Looking on from a distance we realize that there is a great hostility in the passion narrative we have heard. This hostility is directed against Jesus. There is hostility from the chief priests, from roman soldiers, from those who passed by and jeered as Hung from the cross, alongside the hostility, there is those who had been close to Him, thus during this dark moments have all disappeared, example, Judas betrayed him, and Peter denied Him publicly, yet there were some people who accompanied Jesus in his darkest moment, for example the disciple whom Jesus loved much, an anonymous woman who in an extravagant gesture of love and respect anointed the head of Jesus. Then there was a centurion who looked at Jesus and from there he concluded, ‘this man was the son of God’ ( Mark 15: 39). All of these people looked at Jesus with eyes of faith and love; we learn a lesson that from looking we believe.

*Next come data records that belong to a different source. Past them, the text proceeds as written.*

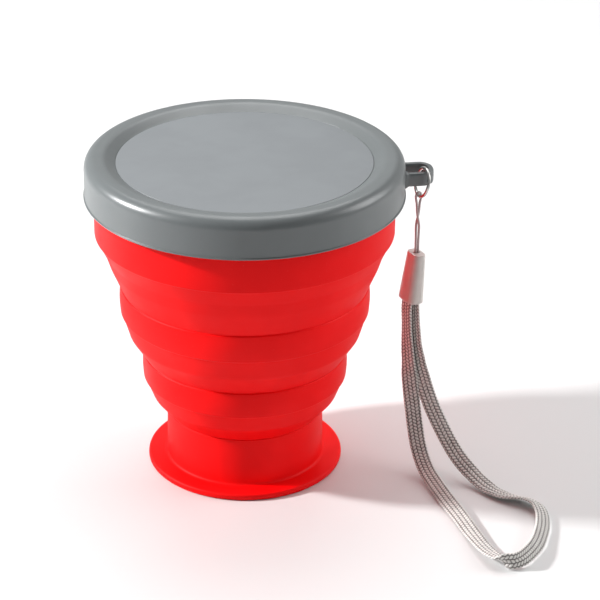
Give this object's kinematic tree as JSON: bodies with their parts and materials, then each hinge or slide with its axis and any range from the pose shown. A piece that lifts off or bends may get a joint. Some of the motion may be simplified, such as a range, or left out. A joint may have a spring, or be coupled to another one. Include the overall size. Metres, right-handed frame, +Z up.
{
  "type": "collapsible travel cup",
  "caption": "Soft folding cup whose accordion wall collapses into its rim, with a press-on lid, lanyard eyelet, jump ring and woven wrist strap.",
  "frame": {"origin": "centre of the foot's flat underside, on the cup's axis", "axes": "+Z up along the cup's axis, +X towards the lanyard eyelet on the lid"},
  "size_m": [0.1231, 0.1163, 0.0934],
  "materials": {
    "red_silicone": "matte, slightly translucent",
    "grey_lid": "matte",
    "grey_panel": "satin",
    "collar_plastic": "moulded",
    "ring_steel": "polished wire",
    "thin_cord": "braided nylon",
    "webbing": "flat woven nylon",
    "sleeve_plastic": "translucent moulded"
  },
  "bodies": {
    "rim": {"rim_band": "red_silicone", "rim_collar": "collar_plastic", "upper_fold_web": "red_silicone"},
    "upper": {"upper_band": "red_silicone", "middle_fold_web": "red_silicone"},
    "lower": {"lower_band": "red_silicone", "lower_fold_web": "red_silicone"},
    "base": {"base_foot": "red_silicone"},
    "lid": {"lid_cover": "grey_lid", "lid_panel": "grey_panel", "lid_eyelet": "grey_lid"},
    "ring": {"jump_ring": "ring_steel"},
    "strap": {"cord_loop": "thin_cord", "strap_sleeve": "sleeve_plastic", "strap_clip": "ring_steel", "wrist_strap": "webbing"}
  },
  "joints": [
    {"name": "upper_fold", "type": "slide", "parent": "rim", "child": "upper", "axis": [0, 0, 1], "range_m": [0, 0.0249], "deforming": ["upper_fold_web"]},
    {"name": "middle_fold", "type": "slide", "parent": "upper", "child": "lower", "axis": [0, 0, 1], "range_m": [0, 0.025], "deforming": ["middle_fold_web"]},
    {"name": "lower_fold", "type": "slide", "parent": "lower", "child": "base", "axis": [0, 0, 1], "range_m": [0, 0.0208], "deforming": ["lower_fold_web"]},
    {"name": "lid_lift", "type": "slide", "parent": "rim", "child": "lid", "axis": [0, 0, 1], "range_m": [0, 0.05]},
    {"name": "ring_swing", "type": "hinge", "parent": "lid", "child": "ring", "pos_m": [0.0489, -0.0036, 0.08515], "axis": [1, 0, 0], "range_deg": [-80, 0]},
    {"name": "strap_swing", "type": "hinge", "parent": "ring", "child": "strap", "pos_m": [0.04795, -0.0038, 0.08027], "axis": [0.2079, -0.9781, 0], "range_deg": [0, 60]}
  ]
}
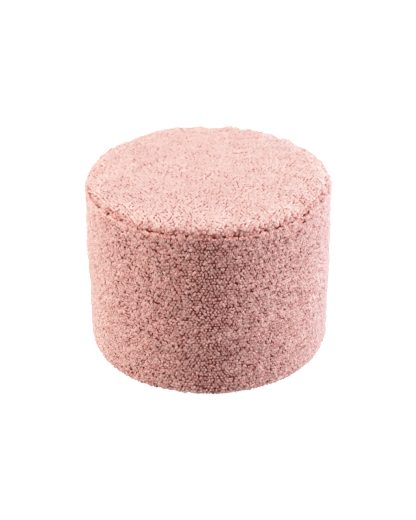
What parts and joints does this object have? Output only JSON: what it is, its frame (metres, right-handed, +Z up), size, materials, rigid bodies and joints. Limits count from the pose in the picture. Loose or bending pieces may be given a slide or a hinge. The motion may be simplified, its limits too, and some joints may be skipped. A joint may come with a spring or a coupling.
{
  "type": "round plush pouf",
  "caption": "Low round seat or footrest covered in short curly plush, firmly filled, with a crowned top panel sewn to a straight side band",
  "frame": {"origin": "on the floor, under the middle of the base", "axes": "+Z up, -Y towards the front, the upright seam of the side band at +Y"},
  "size_m": [0.3619, 0.3619, 0.2824],
  "materials": {
    "plush": "matt curly pile, rose pink",
    "base_cloth": "matt plain weave, pale dusty pink"
  },
  "bodies": {
    "root": {"top_panel": "plush", "side_band": "plush", "base_panel": "base_cloth"}
  },
  "joints": []
}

As we celebrate this Sunday, from the passion narrative we have heard, it is a call to each one of us to identify with those who saw Jesus with the eyes of faith and love, to be identified with those who saw the light of God in the dark moment of Jesus Passion and death. When we meditate on the passion and death of our Lord Jesus Christ with eyes of faith we come to the conclusion about divine infinite love that is stronger than sin, a divine light that shines in our darkness, a divine power that brings new life out of all our deaths. In this Holy week we are all invited to Journey with our Lord Jesus, we are invited to travel that journey with the eyes of the anointing woman, the centurion, Joseph of Arimathea and the group of faithful woman.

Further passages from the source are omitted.